If V&M moves ahead with the expansion project, it would hire about 400 employees making about $60,000 to $70,000 a year, Williams said.

V&M is considering an expansion near its Martin Luther King Jr. Boulevard location in Youngstown on the border between the two cities. Nearly all of the property for the expansion is in Girard.

If the expansion happens, the two cities would split a 2.75 percent income tax imposed on those working there as well as a profit tax of the same percentage from the company, Williams said.

Each city would get about $1 million annually, Williams said.

It would cost at least $5 million to clean up the 80 acres, Williams and Bozanich said.

“Girard doesn’t have the resources to clean up that site,” Williams said.

Williams added that Melfi “acknowledged that the 80 acres are essentially junk property with significant environmental liability.”

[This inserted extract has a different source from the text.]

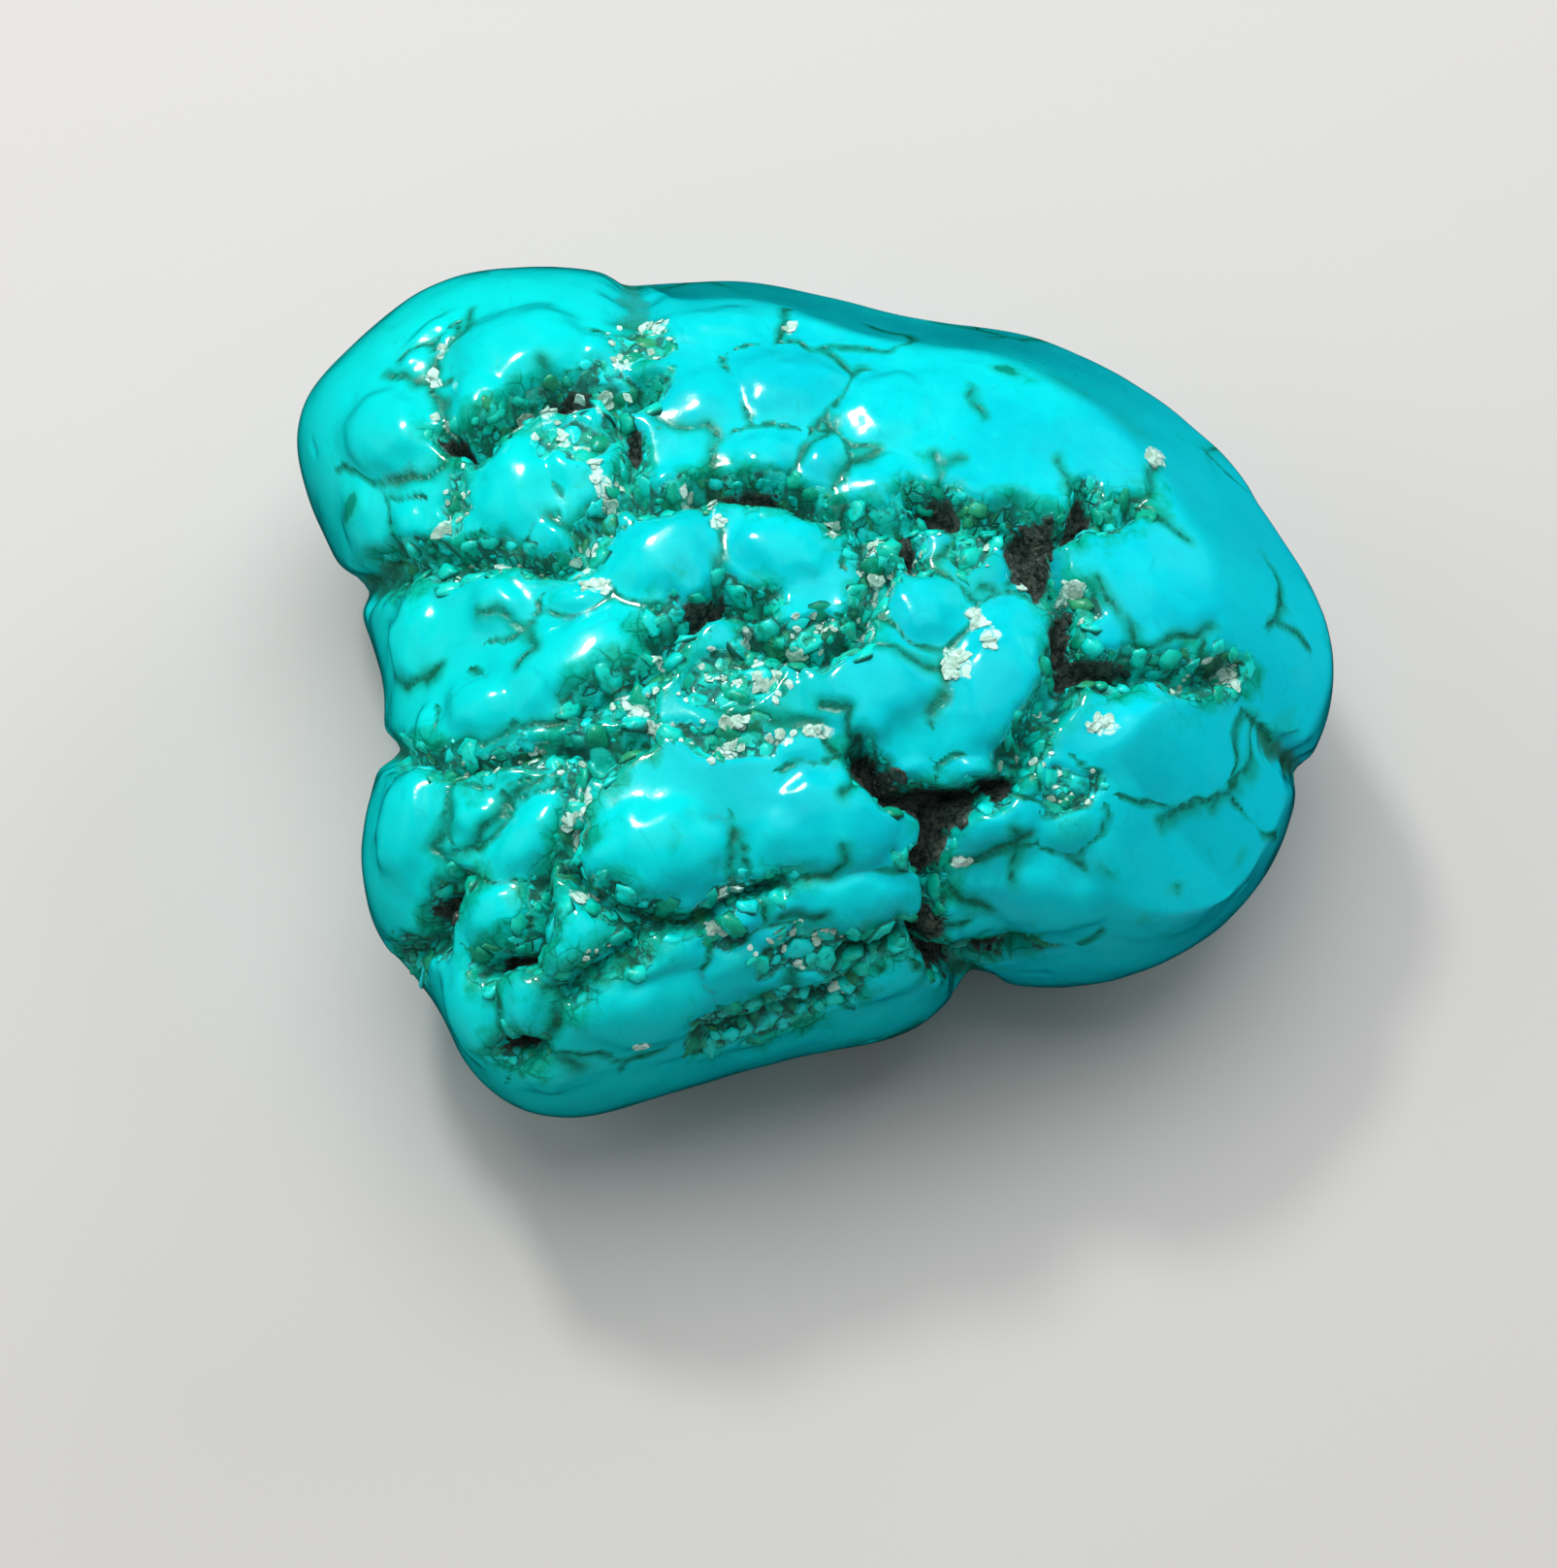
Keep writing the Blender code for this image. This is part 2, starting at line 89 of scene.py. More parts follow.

Melfi laughed when told what of Williams’ comments — saying they aren’t true.

“It can’t be considered junk property because someone [V&M] wants it,” he said.

Melfi also added that Girard could do this project without Youngstown, if that was needed. But he stressed that isn’t what he wants to do.

“We’re trying to work out what is best for the company and what’s reasonable and fair for both cities,” he said.

If this project fails because of a land dispute, it would severely damage the area, Williams said.

“The long-term implications aren’t good,” he said. “The next time we go to the state for money if this doesn’t work, the state won’t help out and point to V&M.”

The state helped steer a $20 million federal stimulus package allocation to help buy and improve property needed by V&M Star for this proposal as well as approve $2.6 million in state tax credits. Also, the Public Utilities Commission of Ohio approved discounted electric rates for the proposed new plant.

Williams and Bozanich said V&M officials have told them the Youngstown-Girard location is the company’s preferred site if the company moves ahead with an expansion project.

The company had planned to wait until the end of the year to make a final decision on an expansion.